Yosef found his מקום — place, even in Egypt. He displayed magnificent מעשה — deed, in the face of the greatest of challenges. He gained a שם — name and reputation, that all were in absolute awe of.

The Midrash states that one of the rationales for the annual command to give the Machtzis HaShekel, a half-shekel, is that it serves as an atonement for the sin of the kidnapping of Yosef. 

(ב פד יח)

Yosef was sold for a total of twenty pieces of silver, equivalent to five shekalim, as there are four pieces of silver per shekel. Being that ten tribes benefited from the proceeds, it turns out each brother received a half-shekel, five divided by ten. 

When the brothers sought to impose their understanding of the true value of Yosef, they hijacked his destiny for greatness. By placing an exact price on his head, they were in essence reducing his priceless worthiness to being a mere material and finite object as a slave.

We offer a half-shekel, for it in its incompleteness it symbolizes that the coin represents just the tip of the iceberg of our inestimable worth.

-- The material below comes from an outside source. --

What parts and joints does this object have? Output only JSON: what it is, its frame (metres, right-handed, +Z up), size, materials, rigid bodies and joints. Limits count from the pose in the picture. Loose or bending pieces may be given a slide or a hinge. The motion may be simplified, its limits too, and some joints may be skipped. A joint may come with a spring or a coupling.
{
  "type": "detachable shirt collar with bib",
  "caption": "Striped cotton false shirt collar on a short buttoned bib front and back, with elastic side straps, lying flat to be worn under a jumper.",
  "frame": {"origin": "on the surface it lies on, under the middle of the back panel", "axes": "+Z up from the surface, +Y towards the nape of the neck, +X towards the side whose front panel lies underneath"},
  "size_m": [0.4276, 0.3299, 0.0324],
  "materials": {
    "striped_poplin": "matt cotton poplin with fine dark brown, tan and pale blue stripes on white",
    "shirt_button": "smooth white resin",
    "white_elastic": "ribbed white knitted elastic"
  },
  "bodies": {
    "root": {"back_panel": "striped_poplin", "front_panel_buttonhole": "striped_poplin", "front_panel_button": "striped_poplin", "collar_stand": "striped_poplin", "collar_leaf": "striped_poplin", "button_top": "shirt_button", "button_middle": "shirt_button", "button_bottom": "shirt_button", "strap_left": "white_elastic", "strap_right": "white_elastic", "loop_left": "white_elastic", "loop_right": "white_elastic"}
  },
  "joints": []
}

This dangerous attitude is not only something that parents are susceptible to. A teacher towards a student; an employer with his employees; colleagues who work side by side, are all capable of commandeering those they influence. When we don’t see the other beyond our own expectations of them, we are kidnapping their souls.

We assert by collectively each contributing a half-shekel, that we appreciate our own, as well as other’s limitless greatness. We affirm our awareness that we can only flourish in an environment of common validation of one another’s uniqueness.

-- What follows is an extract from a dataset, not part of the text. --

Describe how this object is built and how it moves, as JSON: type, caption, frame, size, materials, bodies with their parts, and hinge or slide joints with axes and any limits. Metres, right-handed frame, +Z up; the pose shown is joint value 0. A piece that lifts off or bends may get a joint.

In this self-discovery lies our attaining true שמחה — happiness.

This is the key to restoring the Achdus, the unity that we sensed in the times of Mordechai, that brought about a new and thrilling acceptance of Torah.

We are poised for great times ahead. It is evident that Heaven is summoning our attention to gather once again and herald this final redemption we so desperately need.

May we release ourselves and others from captivity and merit an everlasting joy upon our heads.